Saturday, December 22, 2007

Son Of Gregor

The obituary of Arthur Gregor mentioned a son named Thomas. Mr. Gregor had a daughter as well, but it would be more difficult googling her if she had married. I came up with several Thomas'. One further exploration yielded a google anthropology book excerpt that had a dedication to an Arthur S. Gregor. Bingo!

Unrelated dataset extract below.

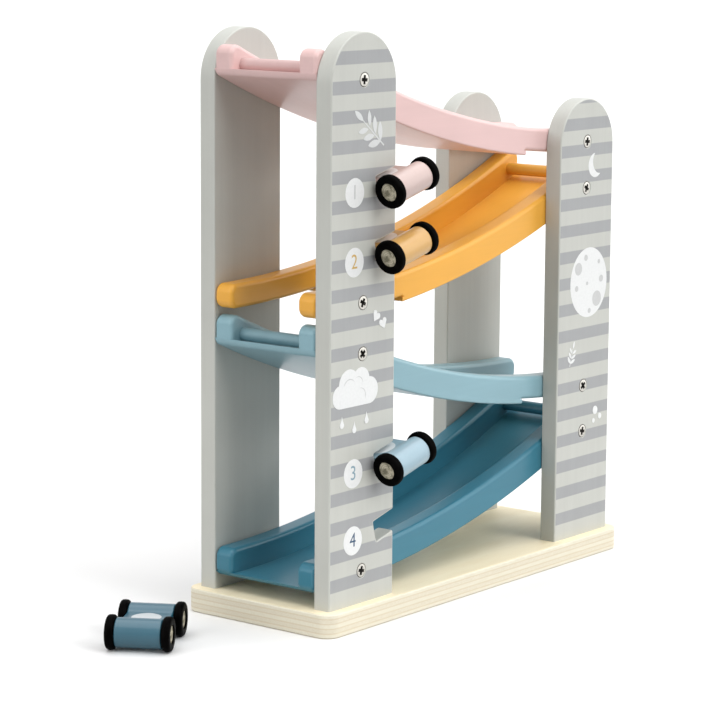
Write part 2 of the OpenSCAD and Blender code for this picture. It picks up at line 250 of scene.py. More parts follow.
# Plywood's lighter and darker colour on the face, in long plies and in cross plies
FACE_PLY = (0.95, 0.85, 0.62), (0.90, 0.78, 0.54)
LONG_PLY = (0.775, 0.73, 0.60), (0.735, 0.68, 0.54)
CROSS_PLY = (0.745, 0.69, 0.56), (0.69, 0.625, 0.485)
FACE_FLECK = (0.80, 0.66, 0.43)
GLUE_LINE = (0.60, 0.48, 0.29)


def painted_wood_group():
    """Sprayed paint over sanded wood: faint fibres along Z, orange peel and slow mottling."""
    tree, inp, out = new_group(
        "painted_wood",
        [("Vector", "Vector", None), ("Grain", "Float", 1.0)],
        [("Shade", "Float"), ("Roughness", "Float"), ("Height", "Float")],
    )
    vector = inp.outputs["Vector"]
    fibres = noise(tree, stretched(tree, vector, FIBRES), 1.0, 3.0, 0.55)
    bands = noise(tree, stretched(tree, vector, FIBRE_BANDS), 1.0, 2.0)
    peel = noise(tree, vector, ORANGE_PEEL, 1.0)
    mottle = noise(tree, vector, PAINT_MOTTLE, 2.0)
    slow = number(tree, "MULTIPLY_ADD", mottle, 0.10, 0.95)
    shade = number(tree, "MULTIPLY_ADD", number(tree, "SUBTRACT", bands, 0.5), 0.08, slow)
    fine = number(tree, "MULTIPLY_ADD", number(tree, "SUBTRACT", fibres, 0.5), 0.06, shade)
    tree.links.new(fine, out.inputs["Shade"])
    uneven = number(tree, "MULTIPLY", number(tree, "SUBTRACT", mottle, 0.5), 0.15)
    tree.links.new(uneven, out.inputs["Roughness"])
    fibre_height = number(tree, "MULTIPLY", fibres, inp.outputs["Grain"])
    tree.links.new(number(tree, "MULTIPLY_ADD", peel, 0.35, fibre_height), out.inputs["Height"])
    return tree


def stripes_group():
    """Level printed stripes: a mask from height, the first stripe, a pitch, a width and a count."""
    tree, inp, out = new_group(
        "printed_stripes",
        [
            ("Vector", "Vector", None),
            ("First", "Float", 0.024),
            ("Pitch", "Float", 0.01411),
            ("Width", "Float", 0.0064),
            ("Count", "Float", 18.0),
        ],
        [("Mask", "Float")],
    )
    height = put(tree, "ShaderNodeSeparateXYZ", {"Vector": inp.outputs["Vector"]}).outputs["Z"]
    above = number(tree, "SUBTRACT", height, inp.outputs["First"])
    count = number(tree, "DIVIDE", above, inp.outputs["Pitch"])
    past_whole = number(tree, "SUBTRACT", count, number(tree, "ROUND", count))
    off = number(tree, "MULTIPLY", number(tree, "ABSOLUTE", past_whole), inp.outputs["Pitch"])
    edge = number(tree, "SUBTRACT", number(tree, "MULTIPLY", inp.outputs["Width"], 0.5), off)
    mask = ramp(tree, edge, -STRIPE_FADE, STRIPE_FADE)
    last = number(tree, "ADD", inp.outputs["Count"], 0.5)
    past_first = number(tree, "GREATER_THAN", count, -0.5)
    before_last = number(tree, "LESS_THAN", count, last)
    inside = number(tree, "MULTIPLY", past_first, before_last)
    tree.links.new(number(tree, "MULTIPLY", mask, inside), out.inputs["Mask"])
    return tree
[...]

Thomas A. Gregor is a professor and chair of the anthropology department at Vanderbilt University. His latest book, edited with Donald F. Tuzin, is Gender in Amazonia and Melanesia: An Exploration in the Comparative Method (University of California Press, 2001).
Featured Faculty - Fall 06 Thomas A. Gregor (Ph.D., 1969, Columbia)
Professor Gregor is interested in psychological anthropology, gender roles and sexuality, peace and aggression, psychoanalysis and culture, anthropological ethics, and native peoples of South America and anthropological film. He is the author of Mehinaku: The Drama of Daily Life in a Brazilian Indian Village and Anxious Pleasures: The Sexual Lives of an Amazonian People. His edited books include A Natural History of Peace and The Anthropology of Peace and Nonviolence (coedited) and Gender in Amazonia and Melanesia: An Exploration of the Comparative Method (coedited). He has worked as a film maker for the BBC, Grenada Television and NET in making the television films Mehinaku, We are Mehinaku, Feathered Arrows and Dreams from the Forest. Professor Gregor is currently completing a book on peaceful relations among tribes in Central Brazil, and an article on ethics and contemporary anthropology. My work as an anthropologist as largely been among the Mehinaku Indians and their neighbors in the Mato Grosso of Central Brazil. My first visit to the Mehinaku was in 1967, and my most recent visit was in 2005. The peoples of the region live along the headwaters of the Xingu river, which is one of the major tributaries of the Amazon. The area is home to ca. 2,000 native peoples living in the Terra Indigena do Xingu, a vast reserve of some 10,000 square kilometers. The Xinguanos, as they are known to Brazilians, are divided into nine separate ethnic communities speaking five unrelated languages and, within three of these groupings, mutually unintelligible dialects.